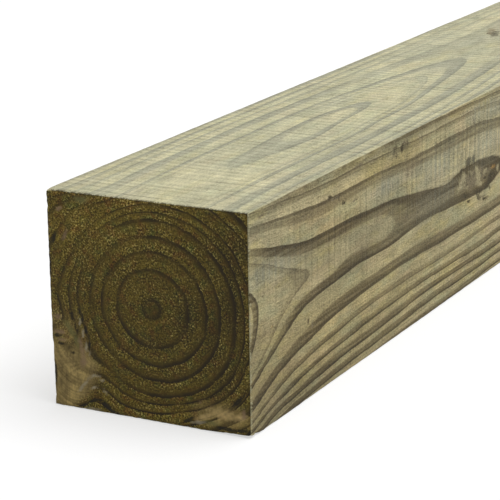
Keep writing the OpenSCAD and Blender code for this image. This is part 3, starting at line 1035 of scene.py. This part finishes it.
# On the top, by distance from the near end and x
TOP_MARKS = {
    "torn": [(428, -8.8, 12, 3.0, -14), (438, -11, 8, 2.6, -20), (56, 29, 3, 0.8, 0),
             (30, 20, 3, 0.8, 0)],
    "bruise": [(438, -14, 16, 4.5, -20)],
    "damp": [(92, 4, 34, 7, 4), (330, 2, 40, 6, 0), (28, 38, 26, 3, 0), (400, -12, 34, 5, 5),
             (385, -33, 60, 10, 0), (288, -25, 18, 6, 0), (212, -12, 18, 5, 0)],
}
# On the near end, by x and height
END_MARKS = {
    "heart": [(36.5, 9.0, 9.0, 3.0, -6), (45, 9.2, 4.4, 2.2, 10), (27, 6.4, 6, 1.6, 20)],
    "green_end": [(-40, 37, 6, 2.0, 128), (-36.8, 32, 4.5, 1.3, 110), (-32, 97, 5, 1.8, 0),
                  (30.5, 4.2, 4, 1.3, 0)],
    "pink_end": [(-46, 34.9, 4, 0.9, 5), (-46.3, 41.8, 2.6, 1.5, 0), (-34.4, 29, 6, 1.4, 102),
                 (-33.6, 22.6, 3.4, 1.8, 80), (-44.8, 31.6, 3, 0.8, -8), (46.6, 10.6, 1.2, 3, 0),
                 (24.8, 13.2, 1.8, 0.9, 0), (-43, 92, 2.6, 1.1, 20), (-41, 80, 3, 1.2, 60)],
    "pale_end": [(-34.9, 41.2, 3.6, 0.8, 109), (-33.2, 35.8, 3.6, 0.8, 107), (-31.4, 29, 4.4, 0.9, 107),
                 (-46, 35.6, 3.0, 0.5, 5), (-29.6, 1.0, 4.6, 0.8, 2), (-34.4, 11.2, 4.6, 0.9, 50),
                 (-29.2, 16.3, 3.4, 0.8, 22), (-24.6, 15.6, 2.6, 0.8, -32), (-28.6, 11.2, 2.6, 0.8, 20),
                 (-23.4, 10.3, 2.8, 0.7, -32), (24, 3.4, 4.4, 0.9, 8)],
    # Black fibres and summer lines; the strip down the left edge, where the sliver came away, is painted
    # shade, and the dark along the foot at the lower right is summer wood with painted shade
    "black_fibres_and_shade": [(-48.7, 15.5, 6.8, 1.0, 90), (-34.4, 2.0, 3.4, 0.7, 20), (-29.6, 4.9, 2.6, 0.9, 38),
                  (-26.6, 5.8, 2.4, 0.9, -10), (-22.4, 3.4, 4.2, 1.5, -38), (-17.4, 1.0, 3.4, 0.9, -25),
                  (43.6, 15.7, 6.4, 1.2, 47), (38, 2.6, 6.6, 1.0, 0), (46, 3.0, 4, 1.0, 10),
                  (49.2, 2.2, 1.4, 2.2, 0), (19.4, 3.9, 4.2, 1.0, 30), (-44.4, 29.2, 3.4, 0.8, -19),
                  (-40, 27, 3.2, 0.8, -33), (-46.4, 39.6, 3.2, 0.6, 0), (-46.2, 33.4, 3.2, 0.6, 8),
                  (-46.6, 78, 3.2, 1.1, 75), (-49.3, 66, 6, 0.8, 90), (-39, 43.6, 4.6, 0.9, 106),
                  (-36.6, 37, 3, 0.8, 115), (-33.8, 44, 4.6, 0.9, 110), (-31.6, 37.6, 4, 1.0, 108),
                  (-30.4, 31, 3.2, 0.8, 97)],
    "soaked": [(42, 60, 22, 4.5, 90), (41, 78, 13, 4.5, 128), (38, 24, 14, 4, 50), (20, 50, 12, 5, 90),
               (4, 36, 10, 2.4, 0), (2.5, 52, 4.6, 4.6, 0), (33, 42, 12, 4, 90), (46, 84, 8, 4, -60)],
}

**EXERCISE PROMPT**
Set out the complete listing exactly as shown.

**RIGHT ANSWER**
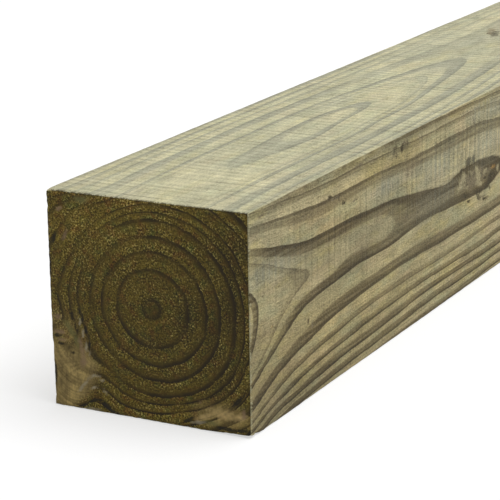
Keep writing the OpenSCAD and Blender code for this image. This is part 3, starting at line 1035 of scene.py. This part finishes it.
# On the top, by distance from the near end and x
TOP_MARKS = {
    "torn": [(428, -8.8, 12, 3.0, -14), (438, -11, 8, 2.6, -20), (56, 29, 3, 0.8, 0),
             (30, 20, 3, 0.8, 0)],
    "bruise": [(438, -14, 16, 4.5, -20)],
    "damp": [(92, 4, 34, 7, 4), (330, 2, 40, 6, 0), (28, 38, 26, 3, 0), (400, -12, 34, 5, 5),
             (385, -33, 60, 10, 0), (288, -25, 18, 6, 0), (212, -12, 18, 5, 0)],
}
# On the near end, by x and height
END_MARKS = {
    "heart": [(36.5, 9.0, 9.0, 3.0, -6), (45, 9.2, 4.4, 2.2, 10), (27, 6.4, 6, 1.6, 20)],
    "green_end": [(-40, 37, 6, 2.0, 128), (-36.8, 32, 4.5, 1.3, 110), (-32, 97, 5, 1.8, 0),
                  (30.5, 4.2, 4, 1.3, 0)],
    "pink_end": [(-46, 34.9, 4, 0.9, 5), (-46.3, 41.8, 2.6, 1.5, 0), (-34.4, 29, 6, 1.4, 102),
                 (-33.6, 22.6, 3.4, 1.8, 80), (-44.8, 31.6, 3, 0.8, -8), (46.6, 10.6, 1.2, 3, 0),
                 (24.8, 13.2, 1.8, 0.9, 0), (-43, 92, 2.6, 1.1, 20), (-41, 80, 3, 1.2, 60)],
    "pale_end": [(-34.9, 41.2, 3.6, 0.8, 109), (-33.2, 35.8, 3.6, 0.8, 107), (-31.4, 29, 4.4, 0.9, 107),
                 (-46, 35.6, 3.0, 0.5, 5), (-29.6, 1.0, 4.6, 0.8, 2), (-34.4, 11.2, 4.6, 0.9, 50),
                 (-29.2, 16.3, 3.4, 0.8, 22), (-24.6, 15.6, 2.6, 0.8, -32), (-28.6, 11.2, 2.6, 0.8, 20),
                 (-23.4, 10.3, 2.8, 0.7, -32), (24, 3.4, 4.4, 0.9, 8)],
    # Black fibres and summer lines; the strip down the left edge, where the sliver came away, is painted
    # shade, and the dark along the foot at the lower right is summer wood with painted shade
    "black_fibres_and_shade": [(-48.7, 15.5, 6.8, 1.0, 90), (-34.4, 2.0, 3.4, 0.7, 20), (-29.6, 4.9, 2.6, 0.9, 38),
                  (-26.6, 5.8, 2.4, 0.9, -10), (-22.4, 3.4, 4.2, 1.5, -38), (-17.4, 1.0, 3.4, 0.9, -25),
                  (43.6, 15.7, 6.4, 1.2, 47), (38, 2.6, 6.6, 1.0, 0), (46, 3.0, 4, 1.0, 10),
                  (49.2, 2.2, 1.4, 2.2, 0), (19.4, 3.9, 4.2, 1.0, 30), (-44.4, 29.2, 3.4, 0.8, -19),
                  (-40, 27, 3.2, 0.8, -33), (-46.4, 39.6, 3.2, 0.6, 0), (-46.2, 33.4, 3.2, 0.6, 8),
                  (-46.6, 78, 3.2, 1.1, 75), (-49.3, 66, 6, 0.8, 90), (-39, 43.6, 4.6, 0.9, 106),
                  (-36.6, 37, 3, 0.8, 115), (-33.8, 44, 4.6, 0.9, 110), (-31.6, 37.6, 4, 1.0, 108),
                  (-30.4, 31, 3.2, 0.8, 97)],
    "soaked": [(42, 60, 22, 4.5, 90), (41, 78, 13, 4.5, 128), (38, 24, 14, 4, 50), (20, 50, 12, 5, 90),
               (4, 36, 10, 2.4, 0), (2.5, 52, 4.6, 4.6, 0), (33, 42, 12, 4, 90), (46, 84, 8, 4, -60)],
}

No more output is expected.